How to play: single-player or multiplayer
This interactive title is structured for single-player local gameplay, fostering concentration, patience, and independent learning at a self-determined pace. However, it can easily adapt into a collaborative group activity for computer labs or smartboard sessions. Children can take turns coloring different sections of the mosaic or work in pairs, helping each other find the matching pixels to finish the pixel drawings faster.
What do you learn from this game? Learnings and skills
This game primarily develops spatial orientation, attention to detail, and color discrimination skills. While it directly connects to the Art Education curriculum, it also sets the foundation for computational thinking by introducing the core logic of digital images (pixel maps). On a cognitive level, children enhance hand-eye coordination, geometric awareness, and visual map translation skills as they transfer the miniature grid layout onto the main game board.

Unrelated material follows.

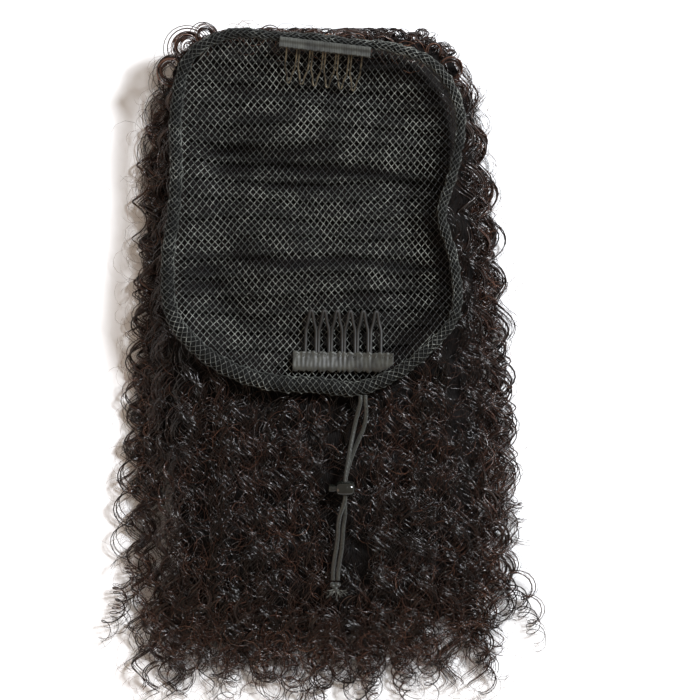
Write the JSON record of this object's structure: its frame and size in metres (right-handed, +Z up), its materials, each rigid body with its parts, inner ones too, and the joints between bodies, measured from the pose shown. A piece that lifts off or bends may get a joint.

Tips to get the most out of this game
The game provides 20 different models to choose from, featuring popular shapes like a penguin, a dog, a house, a cactus, or Spiderman, keeping student engagement high. To train logical structuring, it is recommended to encourage children to color systematically (for instance, row by row or by completing one color group at a time). As an unplugged resource (screen-free), teachers can print out blank grid sheets with number codes or colored guide dots so children can draw the paths physically with markers or colored crayons, or even build the pixel mosaics using physical Lego bricks.